Tonight Lucille gives me a book called Our Side of the River II, by Sis Laraux who was born and raised in Akiak, a village along the Kuskokwim River. I am captivated by her stories of childhood tales and lore of Alaska and finish the book in a few hours.  This leads me to a host of books on our cabin bookshelf published in 1978; each one an autobiography of an individual from a wide variety of villages, told in an oral, storytelling style (out of respect for the person’s native voice), compiled from many hours of taped interviews. They’re unedited and best read aloud so that you can listen for the sound of the spoken voice. I’ve had these books for years, and have joyously re-discovered them; autobiographies (now called “memoir”) have always been a source of great interest so off I go, reading late into the quiet night.

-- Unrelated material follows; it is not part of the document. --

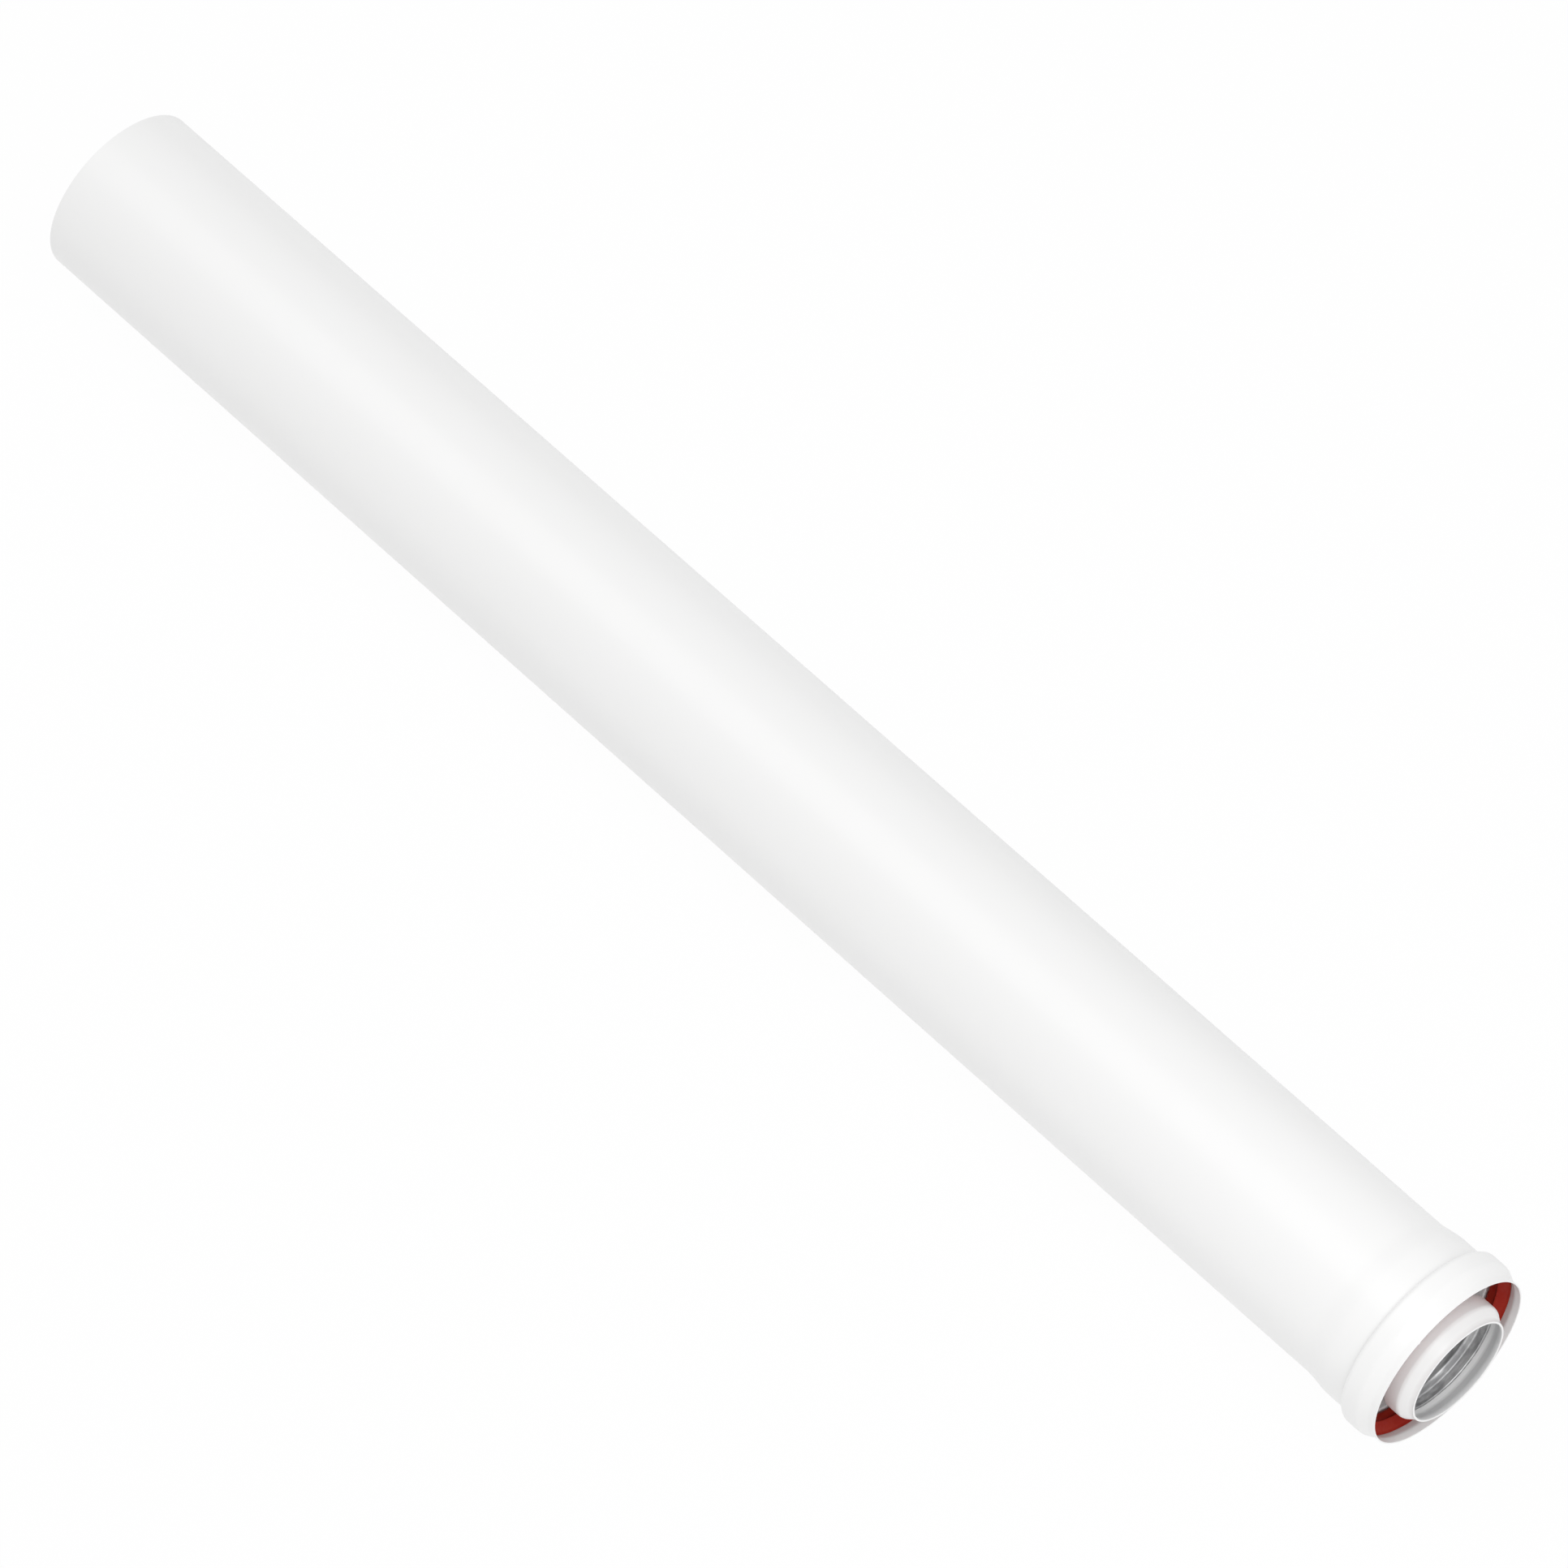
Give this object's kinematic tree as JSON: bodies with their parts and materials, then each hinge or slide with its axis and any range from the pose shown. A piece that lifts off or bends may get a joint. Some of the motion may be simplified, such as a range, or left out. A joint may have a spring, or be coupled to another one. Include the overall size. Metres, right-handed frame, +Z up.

Lucille and Arnold are our long-time friends, of Athabascan lineage. We’ve shared a fishwheel for years, and I remember once when Arnold and my husband were building the wheel (which is constructed with two large baskets into which the fish swim), Arnold said the “Indian” side would catch more fish than the white guy’s side, and we all got a good laugh out of that. Lucille is a great cook and baker, and tonight she sends me home with a new “easy” recipe for cinnamon roles and I remember one summer evening (when the sun never sets) staying up until 2 am after harvesting fish, when we ate a whole pan of fresh baked cinnamon roles while telling stories (some comic, others tragic) of times past in the Copper River valley.
So many stories…and we’re creating our own…with the ever-turning passage of time.